Tienduizenden demonstranten zijn zondag in heel Spanje de straat op gegaan uit protest tegen de plannen van waarnemend premier Pedro Sánchez om Catalaanse separatisten amnestie te verlenen. Dat melden internationale persbureaus en Spaanse media. Een akkoord voor amnestie, en daarmee ook een nieuw regeerakkoord met Sánchez als premier, lijkt er sinds deze week te komen, tot woede van veel Spanjaarden. Volgens een recente opiniepeiling is 70 procent van de bevolking tegen het verlenen van amnestie.
Over hoeveel mensen precies demonstreren, heerst onduidelijkheid. Volgens de krant El País vindt de grootste demonstratie in Madrid plaats. Volgens de autoriteiten zijn daar 80.000 demonstranten, oppositiepartij Partido Popular (PP) zegt dat het er 550.000 zijn. In Sevilla schatten de autoriteiten dat er zo’n 40.000 betogers op straat zijn, in Valencia ongeveer 24.000 en in de Catalaanse stad Barcelona 6.000.
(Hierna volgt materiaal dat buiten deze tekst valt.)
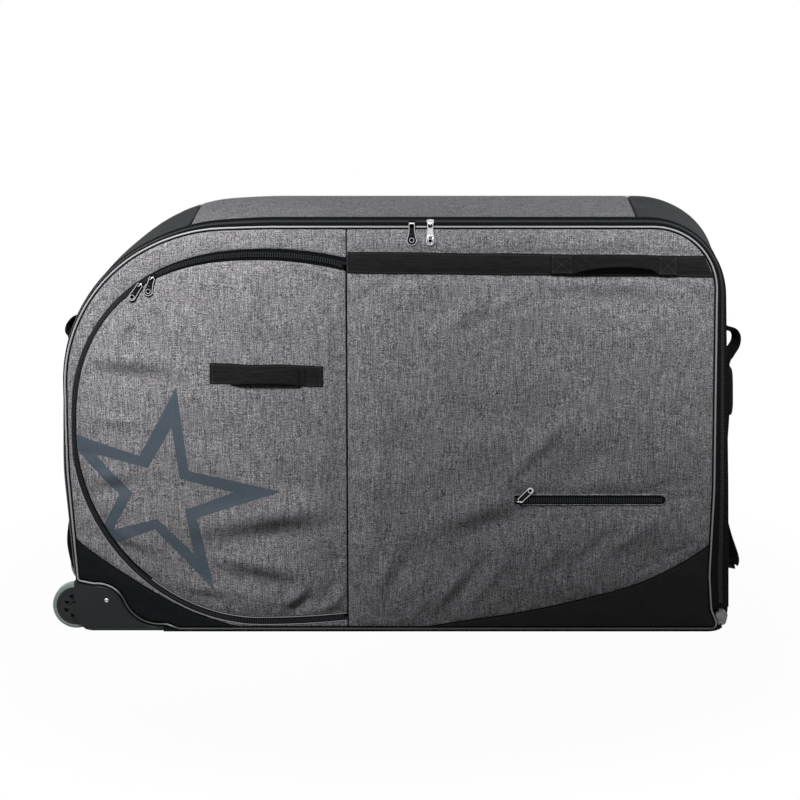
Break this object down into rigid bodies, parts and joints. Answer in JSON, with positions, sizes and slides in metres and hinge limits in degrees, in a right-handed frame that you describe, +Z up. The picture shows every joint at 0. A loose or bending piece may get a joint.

In juli won de rechts-conservatieve PP de verkiezingen, maar kon de partij geen meerderheidscoalitie vormen. Daarop kreeg Sánchez met zijn socialistische PSOE de kans een kabinet samen te stellen. Daarvoor heeft hij steun van de Catalaanse onafhankelijkheidspartijen nodig, die op hun beurt amnestie eisen. Sánchez voerde daarvoor gesprekken met de voormalige regiopresident Carles Puigdemont, die sinds het illegale referendum voor Catalaanse onafhankelijkheid van 2017 in België verblijft. Hij leidt de Catalaanse onafhankelijkheidspartij Junts.
Ook eerder deze week werd gedemonstreerd, toen het erop leek dat de amnestiewet er zou komen. Een demonstratie in Madrid, voor het kantoor van Sánchez’ PSOE, werd grimmig. De politie zette rookbommen in en schoot met rubberen kogels. Ook in de rest van het land demonstreerden Spanjaarden voor lokale PSOE-partijkantoren.